Tusk dice sì allo slittamento alla Brexit. Ma la Ue detta le condizioni: vogliamo un piano preciso

Tutto è ancora in divenire. Il momento decisivo per l’Ue, comunque, sarà giovedì. In caso di richiesta da parte britannica, il Consiglio europeo dovrà discutere e decidere (all’unanimità) se concedere una proroga e di quanti mesi. Ma il paletto resta sempre lo stesso: «Londra deve dirci con chiarezza perché vuole una proroga». E sulla durata rimane il nodo delle Europee. La Commissione ha ribadito anche ieri che se il Regno Unito dovesse essere ancora nell’Ue il 23 maggio (data delle consultazioni) allora dovrà partecipare alle elezioni. Secondo un’altra interpretazione giuridica, si potrebbe arrivare fino al 30 giugno (come chiede Westminster), visto che il nuovo Europarlamento si insedierà da luglio. Ma al momento non c’è ancora una posizione chiara. L’avvocato generale della Corte di Giustizia Ue dice che si tratta di un problema «superabile». Sì, ma come? Certamente per una modifica dei Trattati non ci sono i tempi.

La partecipazione al voto dei britannici causerebbe più di un problema. A Bruxelles insistono nel dire che il rinvio della Brexit «non dovrà pregiudicare il corretto funzionamento delle istituzioni Ue». E qui scattano una serie di domande. Gli eurodeputati britannici «a tempo» voteranno la nuova Commissione? Il Regno Unito avrà un commissario pro-tempore?
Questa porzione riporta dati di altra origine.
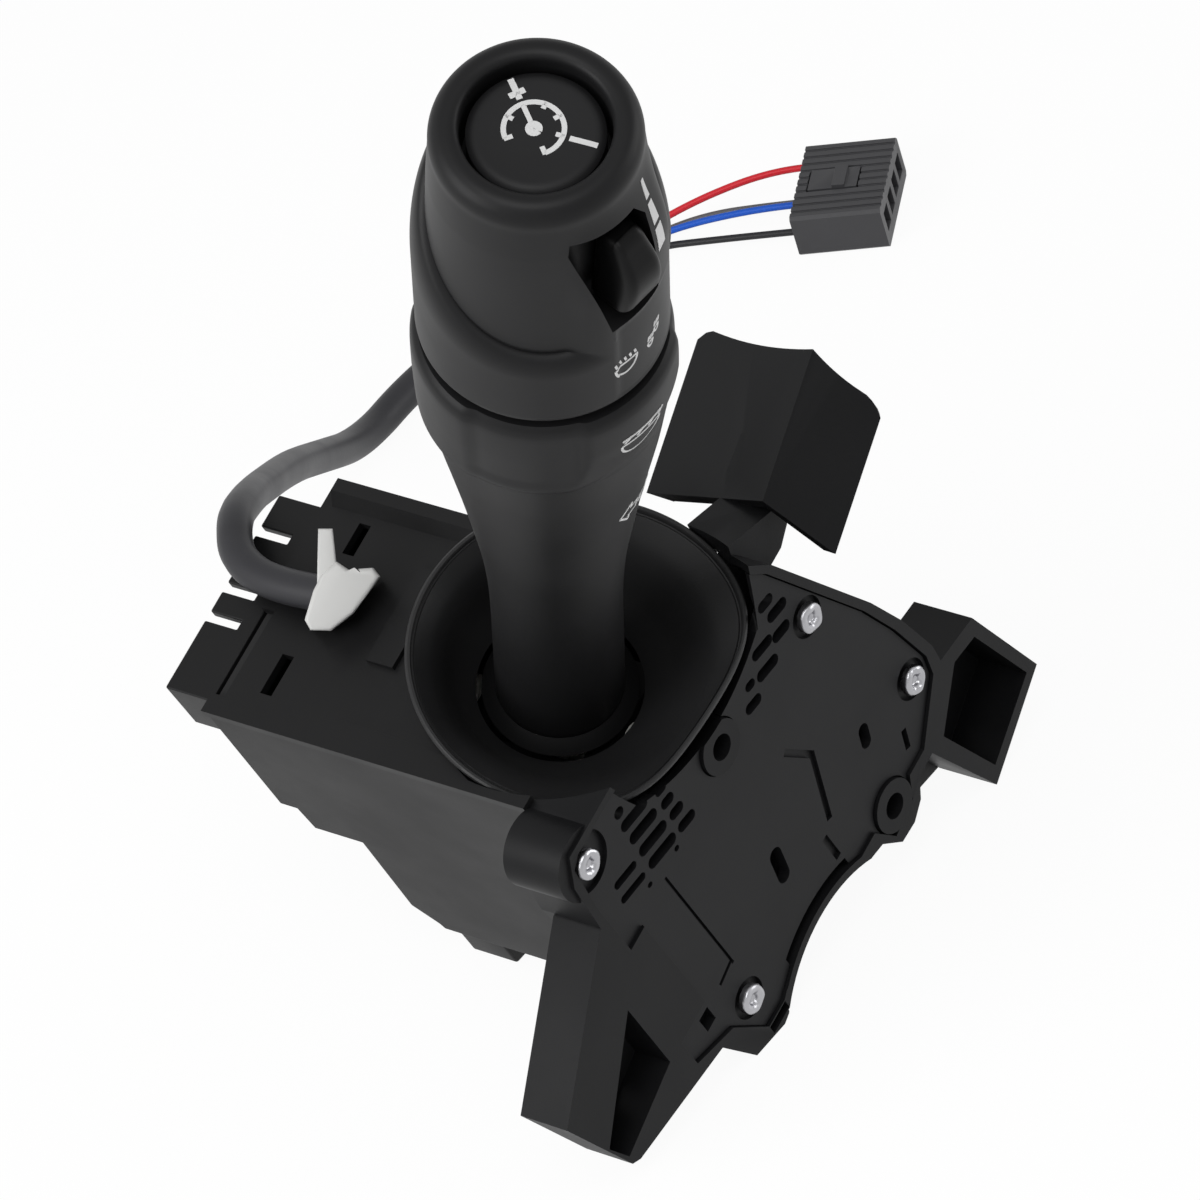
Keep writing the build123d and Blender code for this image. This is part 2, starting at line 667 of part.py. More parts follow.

Il governo parteciperà ai lavori del Consiglio e ai negoziati sul prossimo bilancio? Che ne sarà della redistribuzione dei seggi tra gli altri Paesi? Come verranno sostituiti, poi, i parlamentari britannici? Risposte certe non ci sono. Per non parlare delle implicazioni politiche legate al fatto di avere ancora il dossier Brexit aperto per diversi mesi.

Michel Barnier insiste: «La situazione è grave, bisogna prepararsi al no deal». Il governo italiano ha annunciato che si sta muovendo in questa direzione, ma il ministro Enzo Moavero (Esteri) ha lasciato aperto la porta all’ipotesi di un’estensione lunga. Per i francesi questo sarebbe l’unico modo per rivedere l’accordo d’uscita, magari partendo dal piano dei laburisti che prevede la permanenza di Londra nell’unione doganale. Ma prima Theresa May ci riproverà un’ultima volta.